Is love the same? If it is an emotion, and if the belief-desire-affect model is correct, then we should be able to say quite similar things about love: that it is instigated by the properties of the beloved, or at least by our believing he or she has those properties, and that love can be judged rational (or not) on the basis of the rationality of its underlying beliefs.

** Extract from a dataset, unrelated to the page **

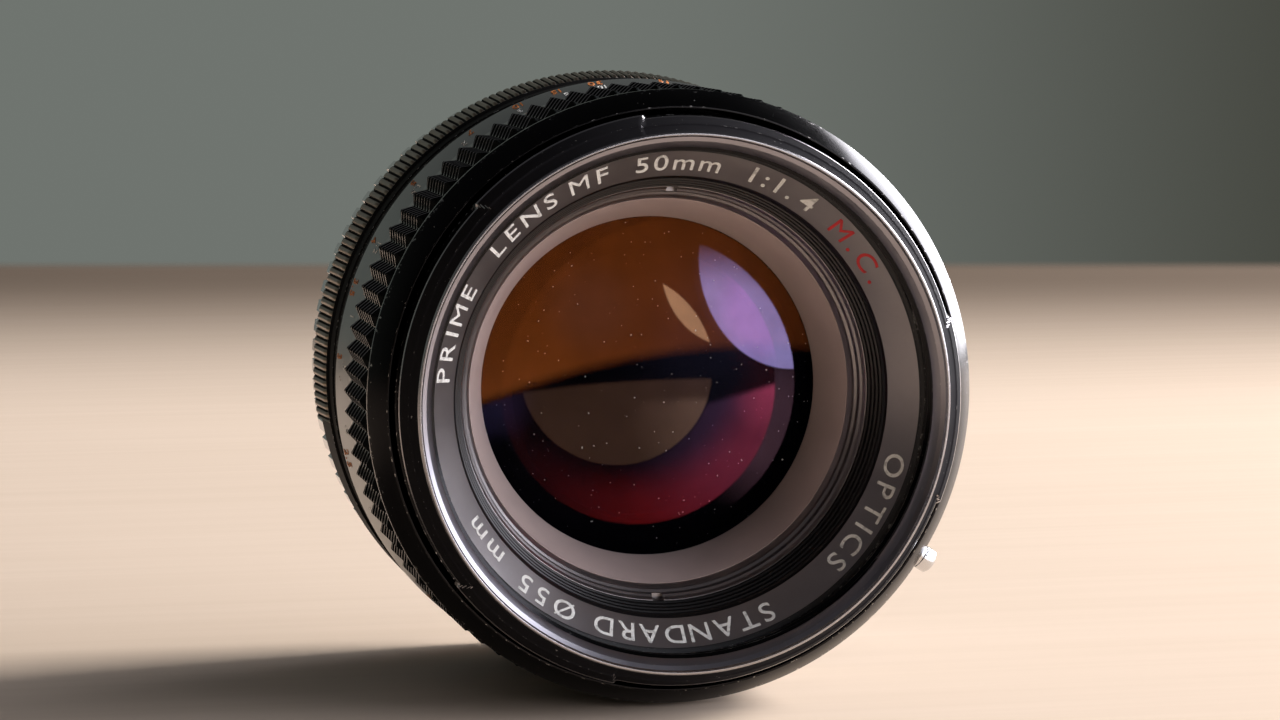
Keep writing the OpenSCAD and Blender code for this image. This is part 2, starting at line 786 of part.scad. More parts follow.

Many philosophers raise serious questions about this account of love. For one thing, they argue that it gets things backwards: I do not love Jane because (I believe) Jane is gorgeous and smart (as in Platonic eros); rather, I judge her gorgeous and smart (or attribute other values to her) because I love her. Second (as a corollary?), they claim that just because my beliefs about my beloved change, that does not mean (or should not mean) that my love should disappear. Quite the contrary. If I genuinely love you, I will continue to do so no matter what you are (or no matter what I believe about you). Love is constant: A love that changes in response to changes in the beloved was not love to begin with. (See one of Shakepeare's sonnets.) Third, it makes no sense (in contrast to hate) to speak of love as rational or irrational. If it is not grounded in beliefs, then it cannot be faulted for being cognitively irrational.

Whether we should conclude that love shows that the belief-desire-affect model of emotions is wrong, or that love is not an emotion at all (but a mood, like depression), or that love is an emotion about which we believe many silly things, I will leave to other panelists to ponder.